Relationship between happens-before rules and initialization safety rule


I'm reading the Java Concurrency in Practice book.

When reading the chapter about JMM, it says:

The JMM defines a partial ordering called happens-before on all actions within the program. To guarantee that the thread executing action B can see the results of action A (whether or not A and B occur in different threads), there must be a happens-before relationship between A and B.

However, I can't use any happens-before rule to derive the "Initialization safety" rule:

Initialization safety guarantees that for properly constructed objects, all threads will see the correct values of final fields that were set by the constructor, regardless of how the object is published.

Can we use happens-before rules to derive the "Initialization safety" rule, or are these two concepts just same level abstraction?


Solution

  • The “Initialization safety rule” is a special rule which can not be derived from the other happens-before relationships and can not get combined with other happens-before relationships to derive more rules.

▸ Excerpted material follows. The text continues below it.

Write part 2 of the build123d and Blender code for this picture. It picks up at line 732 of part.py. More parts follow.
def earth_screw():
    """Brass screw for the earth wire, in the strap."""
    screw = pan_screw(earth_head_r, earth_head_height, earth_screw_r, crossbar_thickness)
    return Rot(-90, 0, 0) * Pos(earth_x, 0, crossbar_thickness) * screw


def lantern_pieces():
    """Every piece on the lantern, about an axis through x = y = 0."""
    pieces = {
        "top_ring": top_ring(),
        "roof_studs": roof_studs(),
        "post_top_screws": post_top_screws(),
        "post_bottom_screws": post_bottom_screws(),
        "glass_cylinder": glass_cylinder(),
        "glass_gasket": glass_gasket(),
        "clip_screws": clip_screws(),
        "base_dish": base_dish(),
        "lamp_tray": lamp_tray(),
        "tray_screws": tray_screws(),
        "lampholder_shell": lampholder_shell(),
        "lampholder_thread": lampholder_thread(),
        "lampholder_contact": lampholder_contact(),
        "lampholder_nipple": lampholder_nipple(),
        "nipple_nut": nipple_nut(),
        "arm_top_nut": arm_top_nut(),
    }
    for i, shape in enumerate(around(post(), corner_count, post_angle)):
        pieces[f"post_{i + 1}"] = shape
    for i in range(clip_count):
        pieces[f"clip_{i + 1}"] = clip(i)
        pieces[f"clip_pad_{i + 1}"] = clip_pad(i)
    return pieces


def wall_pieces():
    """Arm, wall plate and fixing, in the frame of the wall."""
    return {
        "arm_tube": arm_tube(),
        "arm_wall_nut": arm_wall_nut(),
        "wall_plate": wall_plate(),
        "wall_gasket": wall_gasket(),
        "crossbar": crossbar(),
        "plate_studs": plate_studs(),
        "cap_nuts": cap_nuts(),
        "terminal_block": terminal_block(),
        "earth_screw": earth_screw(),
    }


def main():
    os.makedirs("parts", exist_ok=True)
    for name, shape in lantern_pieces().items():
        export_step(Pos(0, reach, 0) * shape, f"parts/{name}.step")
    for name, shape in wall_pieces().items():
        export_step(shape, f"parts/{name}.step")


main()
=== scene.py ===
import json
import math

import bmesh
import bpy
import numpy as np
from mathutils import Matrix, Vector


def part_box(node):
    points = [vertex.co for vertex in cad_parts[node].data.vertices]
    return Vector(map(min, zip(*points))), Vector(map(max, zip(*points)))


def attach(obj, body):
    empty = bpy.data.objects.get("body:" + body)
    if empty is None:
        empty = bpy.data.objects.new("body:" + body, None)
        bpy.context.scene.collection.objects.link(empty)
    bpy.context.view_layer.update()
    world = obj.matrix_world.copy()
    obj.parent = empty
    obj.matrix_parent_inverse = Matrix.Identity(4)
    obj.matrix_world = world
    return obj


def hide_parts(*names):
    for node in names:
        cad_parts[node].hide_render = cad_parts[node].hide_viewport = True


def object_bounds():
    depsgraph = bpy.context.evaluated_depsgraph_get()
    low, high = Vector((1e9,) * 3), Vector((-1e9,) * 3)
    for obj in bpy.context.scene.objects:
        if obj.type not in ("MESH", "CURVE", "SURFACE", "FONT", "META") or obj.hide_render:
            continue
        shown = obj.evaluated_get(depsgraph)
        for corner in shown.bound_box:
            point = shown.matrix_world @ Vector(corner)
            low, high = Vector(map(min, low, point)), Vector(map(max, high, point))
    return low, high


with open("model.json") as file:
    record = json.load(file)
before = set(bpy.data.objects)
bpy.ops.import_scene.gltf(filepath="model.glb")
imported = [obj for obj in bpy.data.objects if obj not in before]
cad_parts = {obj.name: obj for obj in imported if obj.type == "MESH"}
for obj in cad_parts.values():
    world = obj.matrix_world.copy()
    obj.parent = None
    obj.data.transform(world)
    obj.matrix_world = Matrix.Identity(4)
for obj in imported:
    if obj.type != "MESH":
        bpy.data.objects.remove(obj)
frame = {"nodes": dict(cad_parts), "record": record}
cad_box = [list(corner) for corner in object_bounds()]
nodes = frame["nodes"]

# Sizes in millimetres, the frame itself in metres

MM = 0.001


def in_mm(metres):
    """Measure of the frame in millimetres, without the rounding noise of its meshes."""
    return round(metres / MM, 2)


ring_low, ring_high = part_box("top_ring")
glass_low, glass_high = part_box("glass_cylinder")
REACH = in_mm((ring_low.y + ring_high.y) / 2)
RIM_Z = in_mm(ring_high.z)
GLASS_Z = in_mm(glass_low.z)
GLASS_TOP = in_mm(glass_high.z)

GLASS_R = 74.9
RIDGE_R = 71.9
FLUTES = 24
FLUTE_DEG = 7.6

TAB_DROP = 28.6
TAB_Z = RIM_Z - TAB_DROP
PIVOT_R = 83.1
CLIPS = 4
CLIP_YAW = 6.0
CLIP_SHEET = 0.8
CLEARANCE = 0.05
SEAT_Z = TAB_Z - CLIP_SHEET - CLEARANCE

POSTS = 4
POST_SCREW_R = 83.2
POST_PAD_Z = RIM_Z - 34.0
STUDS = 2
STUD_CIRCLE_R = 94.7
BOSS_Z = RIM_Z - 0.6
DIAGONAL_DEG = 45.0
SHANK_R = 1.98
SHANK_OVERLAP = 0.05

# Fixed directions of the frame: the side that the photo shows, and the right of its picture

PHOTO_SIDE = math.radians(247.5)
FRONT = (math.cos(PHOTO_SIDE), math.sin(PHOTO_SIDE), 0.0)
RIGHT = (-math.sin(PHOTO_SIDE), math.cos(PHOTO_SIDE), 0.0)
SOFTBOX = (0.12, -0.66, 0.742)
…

    The rule is specified in JLS §17.5, final Field Semantics:

    final fields also allow programmers to implement thread-safe immutable objects without synchronization. A thread-safe immutable object is seen as immutable by all threads, even if a data race is used to pass references to the immutable object between threads. This can provide safety guarantees against misuse of an immutable class by incorrect or malicious code. final fields must be used correctly to provide a guarantee of immutability.

    The chapter is too long to cite it completely, but I want to emphasize this specific statement:

    This happens-before ordering does not transitively close with other happens-before orderings.

    So the “Initialization safety rule” exists in addition to the other happens-before relationships, to aid the construction of immutable objects.